Thanks again for all the help getting this far — the underlying quirk fix was exactly on target.

Best, Sebastian

If phy is initialized correctly it is more like the eth-mux which is in invalid state as only this changes on sfp insertion/removal. I guess @wozi ported bpi/mtk patches? So using downstream code for as21 phy and ethmux.

Are you able to recover somehow? Sounds like you have now a broken state.

The original as21 code had an issue which does overwriting phy-ids…maybe this is a side effect.

Hi frank-w,

Followed up on this. I don’t see any runtime debugfs/sysfs knob for the mux itself — only the static devicetree description:

/sys/firmware/devicetree/base/soc/ethernet@15100000/mux-bus/ethernet-mux@1/channel@0
/sys/firmware/devicetree/base/soc/ethernet@15100000/mux-bus/ethernet-mux@1/channel@1
/sys/firmware/devicetree/base/soc/ethernet@15100000/mux-bus/ethernet-mux@1/sfp-present-channel

(and a parallel switch@16/ds-mux-bus/ds-mux@0/... structure with the same channel@0/channel@1/sfp-present-channel layout)

No matching entries under /sys/kernel/debug — I checked mtketh/dbg_regs for anything mux-related (nothing came up via grep) and searched debugfs broadly for “mux” (only clock-tree and pinctrl muxes, unrelated to ethernet). So there doesn’t seem to be a userspace-exposed way to inspect or reset the mux’s runtime state — only what’s baked into the DT topology.

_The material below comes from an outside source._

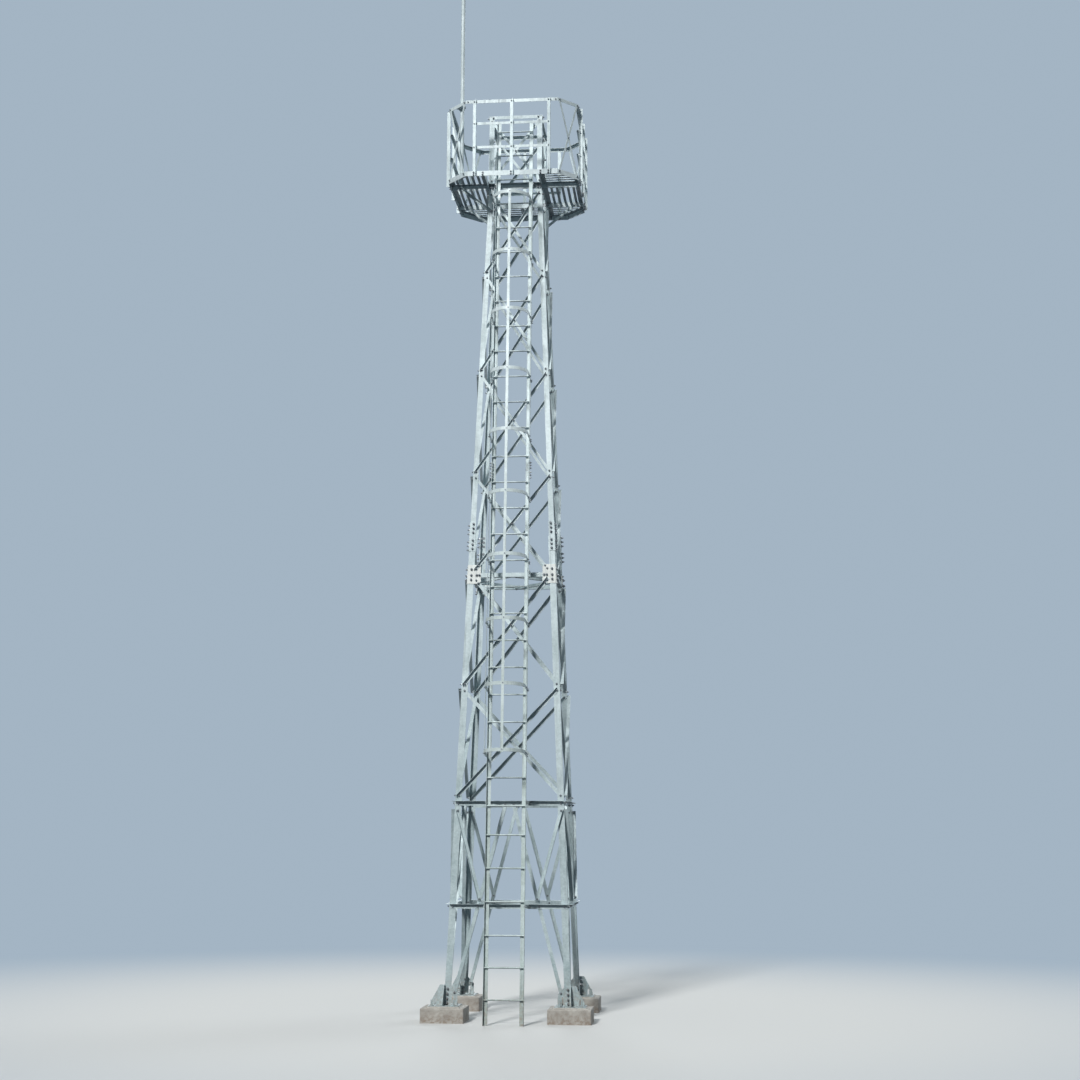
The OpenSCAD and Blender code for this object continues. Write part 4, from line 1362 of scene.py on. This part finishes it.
@dataclass
class Walkway:
    """Bolts, cleats and joint plates of the eight-sided walkway, its rails and its knee braces."""

    lattice: Lattice
    width: float = 1.95
    cut: float = 0.290
    post_a: float = 0.050
    post_t: float = 0.005
    post_x: float = 0.554
    post_rows: Pair = (0.018, 0.054)
    post_gauge: float = 0.008
    rail_h: float = 1.115
    rail_drop: float = 0.002
    rail_gauge: float = 0.006
    mid_t: float = 0.004
    beam_rows: Pair = (0.020, 0.052)
    beam_gauge: float = 0.022
    flat_t: float = 0.004
    flat_end: float = 0.032
    flat_low: float = 0.030
    flat_high: float = 0.025
    joint_t: float = 0.004
    joint_along: Pair = (0.052, 0.001)
    joint_down: Pair = (0.044, 0.008)
    joint_bolt: Pair = (0.028, 0.026)
    cleat_a: float = 0.045
    cleat_t: float = 0.005
    cleat_rows: Pair = (0.006, 0.066)
    slat_w: float = 0.040
    slat_t: float = 0.006
    slat_step: float = 0.084
    slat_clear: float = 0.008
    slat_end: float = 0.030
    slats: int = 7
    first_slat: float = 0.044
    wing_in: float = 0.048
    wing_gap: float = 0.042
    knee_drop: float = 0.350
    knee_rise: float = 0.030
    knee_in: float = 0.050
    knee_out: float = 0.140

    def __post_init__(self) -> None:
        """Work out the edge's distances from the axis."""
        self.half = self.width / 2
        self.corner_off = (self.width - self.cut) / math.sqrt(2.0)
        self.corner_half = self.cut / math.sqrt(2.0)
        self.side_half = self.half - self.cut
        self.rail_top = self.lattice.floor + self.rail_h

    def on_side(self, side: int) -> Matrix:
        """The frame of one of the eight sides, with Y inwards from its edge; odd ones are cut corners."""
        return self.lattice.turned(side / 2) @ shift(y=-(self.corner_off if side % 2 else self.half))

    def posts(self, bolts: BoltSet) -> None:
        """Bolt the posts and the beams' ends to the edge angle, and the rails to the posts.

        Args:
            bolts: the set that takes the bolts.
        """
        body, post_t = self.lattice, self.post_t
        rails = [(self.rail_top - self.post_a / 2 - self.rail_drop, post_t)]
        rails += [(body.floor + k * self.rail_h / 3, self.mid_t) for k in (1, 2)]
        beam_x = body.top_half + body.beam_t + self.beam_gauge
        for side in range(0, 8, 2):
            sheet = self.on_side(side)
            for x in (-self.post_x, 0.0, self.post_x):
                for rise in self.post_rows:
                    bolts.add(sheet, (x - self.post_gauge, -post_t, body.leg_top + rise),
                              post_t + body.beam_t)
                for z, rail_t in rails:
                    bolts.add(sheet, (x - self.rail_gauge, -post_t, z), post_t + rail_t, LIGHT)
            for end in ENDS:
                for rise in self.beam_rows:
                    bolts.add(sheet, (end * beam_x, 0.0, body.leg_top + rise), body.beam_t + post_t)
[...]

Given that, is the mux state something that only lives in kernel memory (no register dump exposed), or is there a specific offset/register I could peek at via devmem/mtketh/dbg_regs raw dump if I know the mux’s base address from the DT? I’m out of my depth on where this particular block’s registers map to — happy to pull dbg_regs in full (unfiltered) if that’s more useful than my grep.

Also, for reference, here’s the full dmesg sequence each time the module gets reinserted, in case the switch-to-channel1 timing tells you something:

mtk_soc_eth 15100000.ethernet eth1: PHY [mdio-bus:1c] driver [Aeonsemi AS21xxx] (irq=POLL)
mtk_soc_eth 15100000.ethernet eth1: configuring for phy/10gbase-r link mode
mtk_soc_eth 15100000.ethernet: ethernet mux: switch to channel1
mtk_soc_eth 15100000.ethernet eth1: configuring for inband/2500base-x link mode
mtk_soc_eth 15100000.ethernet eth1: optical SFP: interfaces=[mac=1-4,22-24,27,29, sfp=22-23]
mtk_soc_eth 15100000.ethernet eth1: requesting link mode inband/2500base-x with support ...
mtk_soc_eth 15100000.ethernet eth1: switched to inband/2500base-x link mode

This sequence hasn’t changed since it started failing — mux switch and mode request both look “normal” on the surface, it’s just the actual link never comes up afterward (SerDes regs stay zeroed).

Thanks for digging into this with us.